Closed graybeal closed 3 years ago
In response to my email below, our user gave us this report.
Thank you for working with us on this. We are unable to duplicate this behavior when we use the system, so I'd like to ask a few more questions. I hope you don't mind.
I found this metadata instance, is it the one you are working with? https://cedar.metadatacenter.org/instances/edit/https://repo.metadatacenter.org/template-instances/bdb39dc3-00eb-4775-b893-87e1c97c924c
Did you create the instance by typing the text, or by copy-pasting it? If you copy-pasted it, could you try typing some of the same text manually and see if the problem remains? And perhaps copy your original text back to me, so that I have it in the non-transformed format and can try it out from my computer?
Finally, are you using a Mac or a PC?
We have had just 1 or 2 isolated complaints that were similar and would love to understand what is happening in this case.
I was able to recreate the problem. It happens when I rename a metadata file. In this first image is the original metadata.
Then I renamed it for "Teste acentuação" ( Accentuation test ).
Right after it is renamed, we can see that the new name itself shows the problem we've been talking about.
And then, the metadata itself shows the problem. Fields that have accentuation in their names, such as the first one "Título ( Title )", erase whatever was written. Fields without accentuation have their instances not displayed correctly, as the second "Nome ( Name )".

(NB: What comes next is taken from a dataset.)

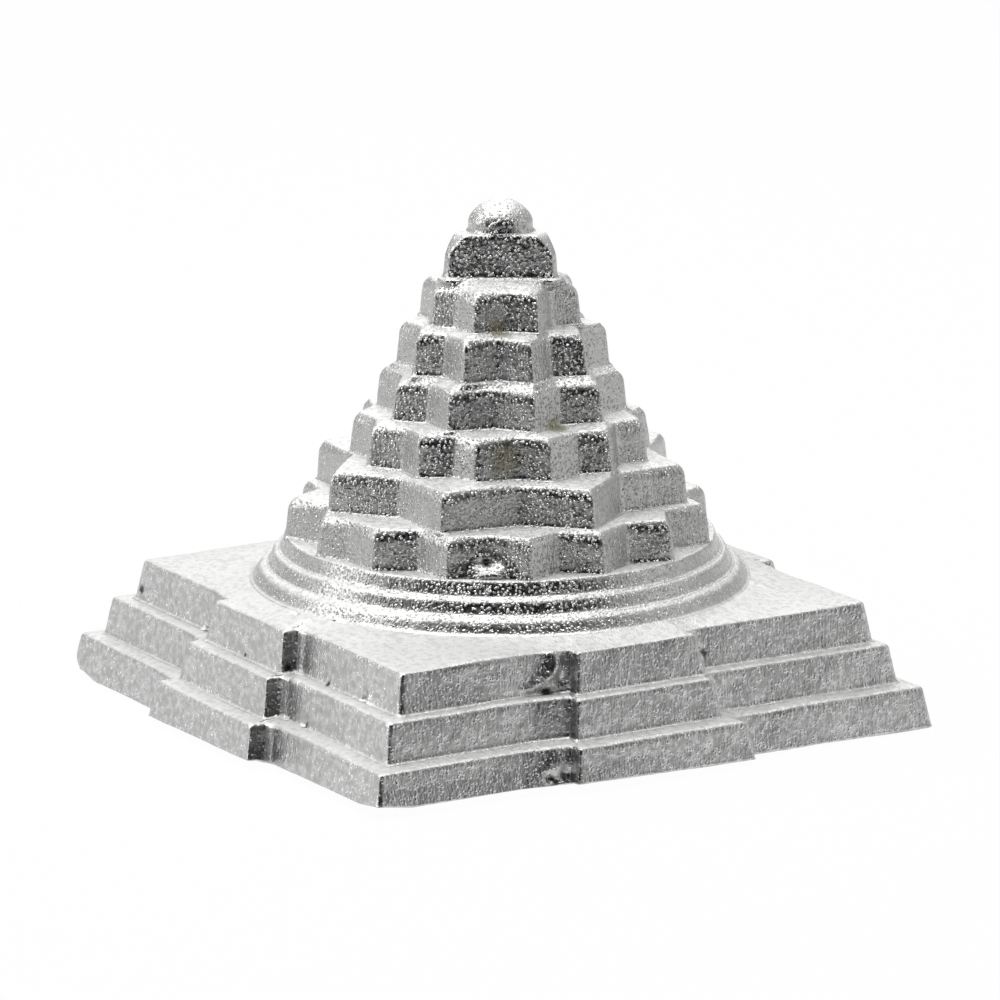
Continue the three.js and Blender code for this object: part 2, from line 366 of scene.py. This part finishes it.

We have to rename the metadatas for better organization, since we might fill a template more than once. Maybe if we could change its default name before saving, non-ASCII characters would display correctly. All the information was typed, not copy-pasted, using Google Chrome on a PC.

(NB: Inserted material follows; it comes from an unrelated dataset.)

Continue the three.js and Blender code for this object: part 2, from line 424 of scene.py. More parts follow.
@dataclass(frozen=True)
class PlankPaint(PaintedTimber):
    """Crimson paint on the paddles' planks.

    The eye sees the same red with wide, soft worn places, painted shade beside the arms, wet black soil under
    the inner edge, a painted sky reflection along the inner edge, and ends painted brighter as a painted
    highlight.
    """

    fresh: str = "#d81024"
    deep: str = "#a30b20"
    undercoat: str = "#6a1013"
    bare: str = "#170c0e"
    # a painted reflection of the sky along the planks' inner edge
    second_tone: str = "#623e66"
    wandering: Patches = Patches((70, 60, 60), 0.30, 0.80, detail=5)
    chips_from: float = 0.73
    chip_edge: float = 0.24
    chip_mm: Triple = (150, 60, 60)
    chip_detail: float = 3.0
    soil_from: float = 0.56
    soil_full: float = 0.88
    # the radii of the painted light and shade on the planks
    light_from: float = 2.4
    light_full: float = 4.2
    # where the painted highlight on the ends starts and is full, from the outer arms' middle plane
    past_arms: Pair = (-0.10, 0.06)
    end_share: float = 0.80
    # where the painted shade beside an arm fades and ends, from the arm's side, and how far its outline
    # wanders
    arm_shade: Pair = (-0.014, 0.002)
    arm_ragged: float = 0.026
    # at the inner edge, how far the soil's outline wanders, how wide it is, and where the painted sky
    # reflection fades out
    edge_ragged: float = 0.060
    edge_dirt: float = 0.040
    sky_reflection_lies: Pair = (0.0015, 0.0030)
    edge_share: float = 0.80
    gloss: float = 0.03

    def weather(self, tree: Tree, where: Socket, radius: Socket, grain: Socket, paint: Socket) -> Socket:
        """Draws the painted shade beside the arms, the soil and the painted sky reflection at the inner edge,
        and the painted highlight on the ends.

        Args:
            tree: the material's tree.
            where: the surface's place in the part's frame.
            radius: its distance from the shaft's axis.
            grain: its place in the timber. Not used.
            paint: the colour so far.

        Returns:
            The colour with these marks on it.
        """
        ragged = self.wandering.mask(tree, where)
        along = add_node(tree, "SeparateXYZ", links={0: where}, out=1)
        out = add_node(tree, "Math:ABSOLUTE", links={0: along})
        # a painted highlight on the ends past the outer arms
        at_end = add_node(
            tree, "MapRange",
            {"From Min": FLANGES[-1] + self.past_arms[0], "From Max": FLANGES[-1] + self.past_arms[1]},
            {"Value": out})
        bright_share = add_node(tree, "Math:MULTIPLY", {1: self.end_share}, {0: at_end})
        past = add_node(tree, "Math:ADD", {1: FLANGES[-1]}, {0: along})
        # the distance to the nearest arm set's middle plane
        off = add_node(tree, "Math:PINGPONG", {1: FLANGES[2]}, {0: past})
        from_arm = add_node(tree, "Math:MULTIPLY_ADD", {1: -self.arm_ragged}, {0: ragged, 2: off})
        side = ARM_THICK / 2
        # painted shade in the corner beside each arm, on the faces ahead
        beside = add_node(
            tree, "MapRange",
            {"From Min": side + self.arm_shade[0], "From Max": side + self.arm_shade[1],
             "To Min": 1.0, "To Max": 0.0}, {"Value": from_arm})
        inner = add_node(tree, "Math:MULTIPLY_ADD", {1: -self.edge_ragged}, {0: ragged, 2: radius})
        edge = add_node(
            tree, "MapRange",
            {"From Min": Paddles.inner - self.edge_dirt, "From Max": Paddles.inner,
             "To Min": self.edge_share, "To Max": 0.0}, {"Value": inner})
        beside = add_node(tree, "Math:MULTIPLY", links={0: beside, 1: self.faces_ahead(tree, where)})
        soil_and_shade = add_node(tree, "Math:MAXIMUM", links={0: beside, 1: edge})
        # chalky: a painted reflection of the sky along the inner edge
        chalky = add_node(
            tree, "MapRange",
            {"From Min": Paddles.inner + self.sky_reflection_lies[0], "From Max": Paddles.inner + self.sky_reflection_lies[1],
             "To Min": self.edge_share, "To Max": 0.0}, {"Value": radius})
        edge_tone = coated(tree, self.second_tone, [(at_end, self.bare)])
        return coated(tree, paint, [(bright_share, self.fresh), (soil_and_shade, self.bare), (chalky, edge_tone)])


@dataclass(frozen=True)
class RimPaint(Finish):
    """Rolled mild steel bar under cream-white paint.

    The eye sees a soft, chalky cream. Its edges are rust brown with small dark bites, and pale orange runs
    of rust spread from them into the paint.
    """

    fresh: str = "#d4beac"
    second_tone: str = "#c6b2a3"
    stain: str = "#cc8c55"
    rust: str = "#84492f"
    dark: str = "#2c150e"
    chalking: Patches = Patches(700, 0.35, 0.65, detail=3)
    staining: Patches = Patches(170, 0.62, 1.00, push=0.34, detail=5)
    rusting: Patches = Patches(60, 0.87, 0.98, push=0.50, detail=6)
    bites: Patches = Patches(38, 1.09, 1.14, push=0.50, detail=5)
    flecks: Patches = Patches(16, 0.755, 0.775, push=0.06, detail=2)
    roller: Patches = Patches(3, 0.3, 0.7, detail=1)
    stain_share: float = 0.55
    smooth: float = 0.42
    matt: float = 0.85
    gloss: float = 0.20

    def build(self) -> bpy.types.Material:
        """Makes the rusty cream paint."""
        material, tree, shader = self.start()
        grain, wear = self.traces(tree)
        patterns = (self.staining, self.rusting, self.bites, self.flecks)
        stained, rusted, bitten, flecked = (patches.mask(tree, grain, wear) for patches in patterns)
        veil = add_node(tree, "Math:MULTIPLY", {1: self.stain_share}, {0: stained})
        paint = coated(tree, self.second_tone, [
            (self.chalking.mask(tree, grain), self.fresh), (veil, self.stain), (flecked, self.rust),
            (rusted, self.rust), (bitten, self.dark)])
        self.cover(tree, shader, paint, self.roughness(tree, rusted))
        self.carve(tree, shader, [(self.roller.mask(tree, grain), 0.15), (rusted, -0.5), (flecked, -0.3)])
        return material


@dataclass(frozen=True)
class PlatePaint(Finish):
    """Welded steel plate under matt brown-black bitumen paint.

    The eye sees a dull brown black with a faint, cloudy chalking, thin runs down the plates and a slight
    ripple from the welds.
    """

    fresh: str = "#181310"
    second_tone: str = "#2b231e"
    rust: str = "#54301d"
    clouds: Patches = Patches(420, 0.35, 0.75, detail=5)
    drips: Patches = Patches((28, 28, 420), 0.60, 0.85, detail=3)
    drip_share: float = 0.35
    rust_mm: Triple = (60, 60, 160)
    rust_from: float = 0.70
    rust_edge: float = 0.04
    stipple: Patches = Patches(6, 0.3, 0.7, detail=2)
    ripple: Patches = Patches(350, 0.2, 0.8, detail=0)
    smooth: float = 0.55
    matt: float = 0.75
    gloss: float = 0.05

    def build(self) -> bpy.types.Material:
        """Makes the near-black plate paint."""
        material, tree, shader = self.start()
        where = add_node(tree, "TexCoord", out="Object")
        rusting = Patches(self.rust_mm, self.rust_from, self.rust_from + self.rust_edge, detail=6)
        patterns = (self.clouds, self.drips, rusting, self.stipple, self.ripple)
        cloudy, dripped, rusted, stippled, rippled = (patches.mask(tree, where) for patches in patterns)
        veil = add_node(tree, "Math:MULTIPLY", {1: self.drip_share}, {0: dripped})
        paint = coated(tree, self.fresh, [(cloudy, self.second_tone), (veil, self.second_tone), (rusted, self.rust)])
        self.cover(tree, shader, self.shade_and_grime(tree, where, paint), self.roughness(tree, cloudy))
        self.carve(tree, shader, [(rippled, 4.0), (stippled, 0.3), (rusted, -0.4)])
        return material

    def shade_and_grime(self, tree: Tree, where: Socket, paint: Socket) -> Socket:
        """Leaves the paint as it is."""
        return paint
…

Here is the link for the template: https://cedar.metadatacenter.org/templates/edit/https://repo.metadatacenter.org/templates/13f72344-1f72-45fd-a13b-6dfc78ecbce5?folderId=https:%2F%2Frepo.metadatacenter.org%2Ffolders%2F795db003-ee91-4493-a25a-65c47e1d7ee3
Here is the link for the instance: https://cedar.metadatacenter.org/instances/edit/https://repo.metadatacenter.org/template-instances/ee0ecfdd-61c0-42d0-95d0-23de3ef4df0c?folderId=https:%2F%2Frepo.metadatacenter.org%2Ffolders%2F795db003-ee91-4493-a25a-65c47e1d7ee3
I've fixed this issue. In several places of our resource server and in the cedar core library, we were using EntityUtils.toString without specifying any encoding. In that case, the toString method uses the "ISO-8859-1" encoding by default. I've fixed it by specifying "UTF-8" as the desired encoding.

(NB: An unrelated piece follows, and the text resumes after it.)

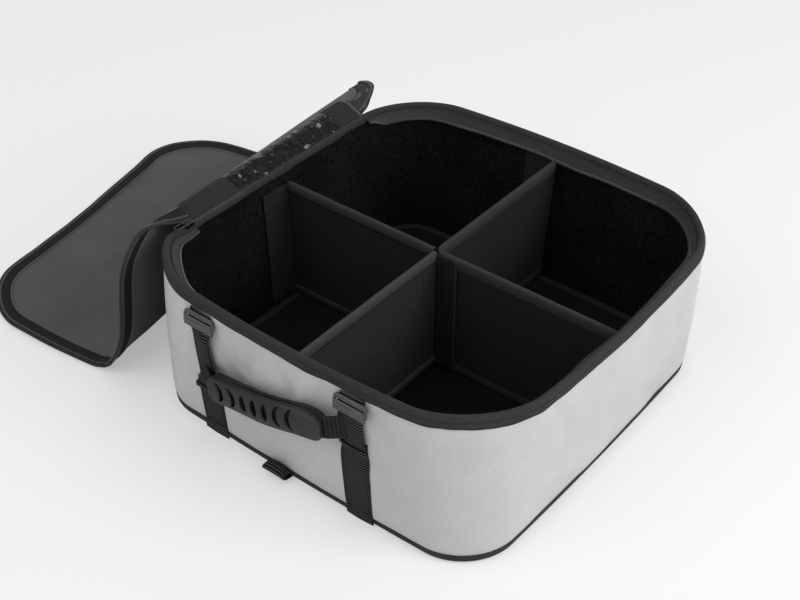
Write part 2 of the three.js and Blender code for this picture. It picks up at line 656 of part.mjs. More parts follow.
// Slider parked at the start of the zip, with a wire puller
function addZipSlider() {
	const seat = wallPoint(SIDE_START.left + SIDE_STEPS + 1, WALL_HEIGHT, 0);
	const bottom = RIM_TOP + FIT_GAP;
	const slider = new THREE.BoxGeometry(SLIDER_WIDTH, SLIDER_LENGTH, SLIDER_HEIGHT);
	slider.translate(seat.x + SLIDER_WIDTH / 2, SLIDER_Y, bottom + SLIDER_HEIGHT / 2);
	addPiece(object, 'zip_slider', solid(slider), zipMetal);
	const loop = roundedRectangle(PULLER_LENGTH, PULLER_WIDTH, PULLER_END_RADIUS);
	const holeLength = PULLER_LENGTH - 2 * PULLER_WIRE;
	const hole = roundedRectangle(holeLength, PULLER_WIDTH - 2 * PULLER_WIRE, PULLER_HOLE_RADIUS);
	loop.holes.push(hole);
	const puller = new THREE.ExtrudeGeometry(loop, {
		depth: PULLER_WIRE,
		bevelEnabled: false,
		curveSegments: 4,
	});
	puller.translate(-PULLER_LENGTH / 2 + PULLER_WIRE, 0, 0);
	puller.rotateZ(Math.PI / 2);
	const place = new THREE.Group();
	place.position.set(seat.x + SLIDER_WIDTH / 2, SLIDER_Y, bottom + SLIDER_HEIGHT + 2 * FIT_GAP);
	object.add(place);
	addPiece(place, 'zip_puller', solid(puller), zipMetal);
}

// Edge of the closed lid, from the front end of the hinge round the zip side to its back end
function lidEdge(inset) {
	const outline = wallOutline(WALL_HEIGHT, inset);
	const start = SIDE_START.left + SIDE_STEPS;
	const count = STATION_COUNT - SIDE_STEPS;
	const points = [];
	for (let step = 0; step <= count; step++) {
		points.push(outline[(start + step) % STATION_COUNT]);
	}
	return points;
}

// Stretch of that edge whose X lies between two values, on the front half, the back half or both
function edgeBetween(points, fromX, toX, halves) {
	const kept = [];
	const middle = (points.length - 1) / 2;
	for (let i = 0; i + 1 < points.length; i++) {
		const half = i < middle ? 'front' : 'back';
		const [a, b] = [points[i], points[i + 1]];
		const low = Math.max(Math.min(a.x, b.x), fromX);
		const high = Math.min(Math.max(a.x, b.x), toX);
		if (!halves.includes(half) || low > high) {
			continue;
		}
		const ends = Math.abs(b.x - a.x) < 1e-9 ? [0, 1] : [low, high].map((x) => (x - a.x) / (b.x - a.x));
		ends.sort((first, second) => first - second);
		for (const share of ends) {
			const point = a.clone().lerp(b, share);
			if (!kept.length || point.distanceTo(kept[kept.length - 1]) > 1e-6) {
				kept.push(point);
			}
		}
	}
	return kept;
}

// Flat length of the lid, drawn in closed place and moved so that its hinge point is the origin
function lidPlate(points, hingeX, hingeY, lift) {
	const shape = new THREE.Shape(points.map((point) => new THREE.Vector2(point.x - hingeX, point.y - hingeY)));
	const geometry = new THREE.ExtrudeGeometry(shape, { depth: LID_THICKNESS, bevelEnabled: false });
	geometry.translate(0, 0, lift - LID_THICKNESS / 2);
	return solid(geometry);
}

function turnAbout(axis, degrees) {
	return new THREE.Quaternion().setFromAxisAngle(axis, THREE.MathUtils.degToRad(degrees));
}

// Lid laid open: a narrow band rises from the rim, the drape hangs down and the rest lies on the floor
function addLid() {
	const everything = ['front', 'back'];
	const far = 2 * RIM_HALF_X;
	const hingeX = -wallOutline(WALL_HEIGHT, 0).reduce((least, point) => Math.max(least, -point.x), 0);
	const hingeZ = RIM_TOP + FIT_GAP + LID_THICKNESS / 2;
	const acrossAxis = new THREE.Vector3(0, 1, 0);
	const upAxis = new THREE.Vector3(0, 0, 1);
	const bandTurn = turnAbout(acrossAxis, -LID_BAND_OPEN_ANGLE);
	const drapeDrop = turnAbout(acrossAxis, -LID_DRAPE_OPEN_ANGLE);
	const drapeTurn = turnAbout(upAxis, LID_FLOOR_YAW / 2).multiply(drapeDrop);
	const floorTurn = turnAbout(upAxis, LID_FLOOR_YAW).multiply(turnAbout(acrossAxis, -180));
	const crestHeight = hingeZ + LID_BAND_WIDTH * Math.sin(THREE.MathUtils.degToRad(LID_BAND_OPEN_ANGLE));
	const drapeSlope = -Math.sin(THREE.MathUtils.degToRad(LID_DRAPE_OPEN_ANGLE));
	const drapeLength = (crestHeight - LID_FOLD_HEIGHT) / drapeSlope;
	const crestX = hingeX + LID_BAND_WIDTH;
	const foldX = crestX + drapeLength;
	const outer = lidEdge(LID_EDGE_INSET);
	const inner = lidEdge(LID_EDGE_INSET + LID_BORDER_WIDTH);
	const innerTape = lidEdge(LID_EDGE_INSET + LID_BORDER_WIDTH - FIT_GAP);

	const band = new THREE.Group();
	band.position.set(hingeX, 0, hingeZ);
	band.quaternion.copy(bandTurn);
	object.add(band);
	const stripWidth = LID_BAND_WIDTH - LID_AXIS_RELIEF - LID_RIM_RELIEF;
	const strip = new THREE.BoxGeometry(stripWidth, LID_BAND_LENGTH, LID_THICKNESS);
	strip.translate(LID_RIM_RELIEF + stripWidth / 2, 0, 0);
	addPiece(band, 'lid_hinge_band', solid(strip), lidCloth);
	const patchWidth = LID_BAND_WIDTH - HINGE_PATCH_INSET - LID_AXIS_RELIEF;
	const patch = new THREE.BoxGeometry(patchWidth, HINGE_PATCH_TO - HINGE_PATCH_FROM, HINGE_PATCH_THICKNESS);
	const patchDrop = LID_THICKNESS / 2 + FIT_GAP + HINGE_PATCH_THICKNESS / 2;
	patch.translate(HINGE_PATCH_INSET + patchWidth / 2, (HINGE_PATCH_FROM + HINGE_PATCH_TO) / 2, -patchDrop);
	addPiece(band, 'hinge_patch', solid(patch), patchFilm);

	const drape = new THREE.Group();
	const crestY = -LID_BAND_LENGTH / 2;
	drape.position.set(LID_BAND_WIDTH, crestY, 0);
	drape.quaternion.copy(bandTurn.clone().invert().multiply(drapeTurn));
	band.add(drape);
	const drapeFrom = crestX + LID_AXIS_RELIEF;
	const panelPoints = [
		...edgeBetween(inner, drapeFrom, foldX, ['front']),
		...edgeBetween(inner, drapeFrom, foldX, ['back']),
	];
	addPiece(drape, 'lid_panel_near', lidPlate(panelPoints, crestX, crestY, 0), lidCloth);
	for (const half of everything) {
		const points = [
			...edgeBetween(outer, drapeFrom, foldX, [half]),
			...edgeBetween(innerTape, drapeFrom, foldX, [half]).reverse(),
		];
		addPiece(drape, `lid_zip_tape_${half}`, lidPlate(points, crestX, crestY, 0), zipCloth);
	}

	const floorLid = new THREE.Group();
	floorLid.position.set(drapeLength, LID_FOLD_PIVOT_Y - crestY, 0);
	floorLid.quaternion.copy(drapeTurn.clone().invert().multiply(floorTurn));
	drape.add(floorLid);
	const floorFrom = foldX + LID_AXIS_RELIEF;
	const lift = LID_FOLD_HEIGHT - LID_FLOOR_CLEARANCE - LID_THICKNESS / 2;
	const farPoints = edgeBetween(inner, floorFrom, far, everything);
	addPiece(floorLid, 'lid_panel_far', lidPlate(farPoints, foldX, LID_FOLD_PIVOT_Y, lift), lidCloth);
	const tapePoints = [
		...edgeBetween(outer, floorFrom, far, everything),
		...edgeBetween(innerTape, floorFrom, far, everything).reverse(),
	];
	addPiece(floorLid, 'lid_zip_tape_end', lidPlate(tapePoints, foldX, LID_FOLD_PIVOT_Y, lift), zipCloth);
}

addWalls();
addRim();
addFloorPad();
addDividers();
addDividerFlaps();
addStraps('front', FRONT_HANDLE_X);
addStraps('back', BACK_HANDLE_X);
addHandle('front', FRONT_HANDLE_X, FRONT_GRIP_TILT);
addHandle('back', BACK_HANDLE_X, BACK_GRIP_TILT);
addBaseTab();
addZipSlider();
addLid();

export default object;
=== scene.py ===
# %% [markdown]
# A folding storage box: grey coated walls over boards, a dark lined inside with crossed dividers, a zip lid
# that is laid open over the left side, and strap handles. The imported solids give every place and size, and
# this script puts cloth, tape, webbing and plastic around them. All lengths are in metres.
# %% Load the frame
import json
import math
import bpy
import numpy as np
from mathutils import Matrix, Vector, geometry, noise


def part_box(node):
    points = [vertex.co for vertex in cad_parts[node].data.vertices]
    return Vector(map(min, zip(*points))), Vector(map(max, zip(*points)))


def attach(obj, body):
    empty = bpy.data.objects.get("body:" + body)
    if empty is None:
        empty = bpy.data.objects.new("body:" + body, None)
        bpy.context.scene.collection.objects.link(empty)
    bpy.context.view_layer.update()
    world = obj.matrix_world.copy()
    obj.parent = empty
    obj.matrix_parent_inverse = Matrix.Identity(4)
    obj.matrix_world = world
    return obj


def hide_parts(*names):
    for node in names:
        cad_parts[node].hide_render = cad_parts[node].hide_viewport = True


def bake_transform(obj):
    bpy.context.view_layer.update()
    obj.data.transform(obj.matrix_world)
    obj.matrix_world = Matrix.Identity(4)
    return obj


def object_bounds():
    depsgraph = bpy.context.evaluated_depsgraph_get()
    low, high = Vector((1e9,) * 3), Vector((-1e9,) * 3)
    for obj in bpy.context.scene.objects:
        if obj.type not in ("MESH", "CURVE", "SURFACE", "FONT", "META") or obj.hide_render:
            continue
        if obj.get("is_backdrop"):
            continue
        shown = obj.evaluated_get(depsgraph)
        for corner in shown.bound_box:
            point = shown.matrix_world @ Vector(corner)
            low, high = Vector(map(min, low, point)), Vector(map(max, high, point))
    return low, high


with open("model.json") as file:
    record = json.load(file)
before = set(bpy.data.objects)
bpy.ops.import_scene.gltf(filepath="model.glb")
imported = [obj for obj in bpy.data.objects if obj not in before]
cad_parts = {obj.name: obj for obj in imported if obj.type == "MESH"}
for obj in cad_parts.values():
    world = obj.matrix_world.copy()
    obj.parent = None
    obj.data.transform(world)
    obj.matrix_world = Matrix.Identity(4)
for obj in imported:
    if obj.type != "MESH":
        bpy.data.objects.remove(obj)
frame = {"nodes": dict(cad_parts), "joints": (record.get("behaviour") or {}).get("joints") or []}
cad_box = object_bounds()
MM = 0.001
UP = np.array([0.0, 0.0, 1.0])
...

This fix will be put on production with the next production release.
In the instance https://cedar.metadatacenter.org/instances/edit/https://repo.metadatacenter.org/template-instances/bdb39dc3-00eb-4775-b893-87e1c97c924c the non-ASCII characters are not being displayed correctly. We are unable to duplicate this manually, and are collecting more information about the source of the characters.
The idioma is identified as http://id.loc.gov/vocabulary/iso639-1/pt
(See also https://github.com/metadatacenter/cedar-template-editor/issues/875)